The third factor is the commitment to live one's inner development in genuine service to others. This does not require extraordinary or heroic acts. In most cases it manifests through the small, consistent choices of daily life: patience in difficulty, honest generosity of time and attention, the willingness to share what one has learned with those who genuinely seek it, and the persistent effort to cause less harm in one's immediate environment.

The deeper significance of the third factor is that it prevents the inner work from turning inward on itself. A contemplative path that seeks only personal liberation, without genuine compassion and active love for other beings, will eventually reach a natural ceiling. Service is not the price of spiritual development; it is one of its essential engines, because it directly opposes the ego's fundamental tendency toward self-enclosure and accumulation.

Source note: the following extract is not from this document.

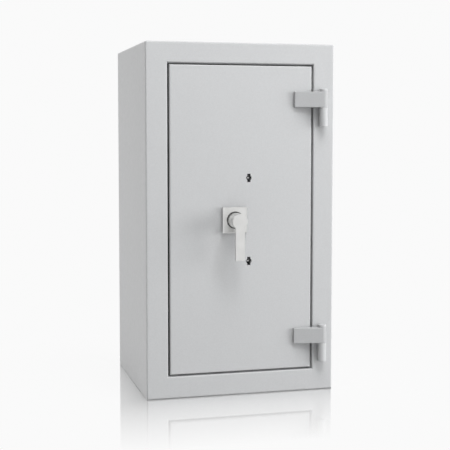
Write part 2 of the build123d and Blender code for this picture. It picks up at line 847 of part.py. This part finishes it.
# Spindle: square in the hub, round in the bush, square in the cam
cam_back = cam_front + cam_thickness
with BuildPart() as spindle:
    with BuildSketch(front_plane(cam_back)):
        with Locations((handle_x, door_mid_z)):
            Rectangle(spindle_square, spindle_square)
    extrude(amount=cam_back + spindle_socket)
    with BuildSketch(front_plane(cam_front)):
        with Locations((handle_x, door_mid_z)):
            Circle(spindle_radius)
    extrude(amount=cam_front)

# Cam pins, at the lower right, lower left and upper right of the axis: side bar, top rod, bottom rod
cam_pins_at = [
    (handle_x + pin_side, door_mid_z - pin_side, link_front),
    (handle_x - pin_side, door_mid_z - pin_side, top_rod_front),
    (handle_x + pin_side, door_mid_z + pin_side, bottom_rod_front),
]
with BuildPart() as drive_cam:
    with BuildSketch(front_plane(cam_back)):
        with Locations((handle_x, door_mid_z)):
            Circle(cam_radius)
            Rectangle(spindle_square, spindle_square, mode=Mode.SUBTRACT)
        with Locations(*[(x, z) for x, z, _ in cam_pins_at]):
            Circle(cam_pin_radius, mode=Mode.SUBTRACT)
    extrude(amount=cam_thickness)

with BuildPart() as cam_pins:
    for x, z, plate_front in cam_pins_at:
        pin_end = plate_front + plate_thickness + pin_past_plate
        with BuildSketch(front_plane(pin_end)):
            with Locations((x, z)):
                Circle(cam_pin_radius)
        extrude(amount=pin_end - cam_front)

for name, piece in {
    "handle_rosette": handle_rosette,
    "spindle_bush": spindle_bush,
    "lever_handle": lever_handle,
    "grub_screw": grub_screw,
    "spindle": spindle,
    "drive_cam": drive_cam,
    "cam_pins": cam_pins,
}.items():
    save(piece.part, name)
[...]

The Dalai Lama, who speaks from within a tradition that shares this understanding deeply, has expressed the same principle in simple and direct terms. The spirit of service transforms not only those who receive it but the one who gives it, and this transformation is structural, not incidental.

Service must be genuine rather than strategic. Some students, understanding that the third factor is structurally necessary, begin to practise service as a technique: a deliberate effort to accumulate spiritual advancement through the performance of selfless acts. This misses the essential point. Genuine service arises from genuine love, and genuine love is not a strategy but a fruit of the inner work itself, an expression of the consciousness that has been progressively freed from the ego's contraction. The practice of service is most effective when it is most honest, and it is most honest when it arises from real concern for the wellbeing of others rather than from a desire for inner progress.

"Our prime purpose in this life is to help others. And if you cannot help them, at least do not hurt them."

The Dalai Lama

Applying the Three Factors in Daily Life

The practical application of the three factors does not require unusual circumstances or extended retreats from ordinary life. Every day presents genuine opportunities for all three. In a moment of frustration or irritation, the first factor is available: the inner work of observing the ego, comprehending its nature, and appealing for its dissolution. In the daily practice of meditation, the second factor is cultivated through the development of inner stillness and the building of genuine meditative experience. In the countless ordinary interactions with others, the third factor is alive in the quality of attention and generosity brought to each encounter.

A student who maintains consistent awareness of all three dimensions simultaneously finds that they reinforce one another in ways that no single-factor practice can generate. The dissolution of an ego creates more inner space for genuine service. The practice of service reveals new egos to be worked with. The development of genuine inner capacities through meditation makes both the observation of the ego and the quality of service richer and more effective.

This integration is not an advanced achievement reserved for exceptional students. It is the basic posture of the genuine Gnostic path, available from the very beginning to anyone willing to take all three dimensions of the work seriously and to apply them honestly in the concrete texture of daily living.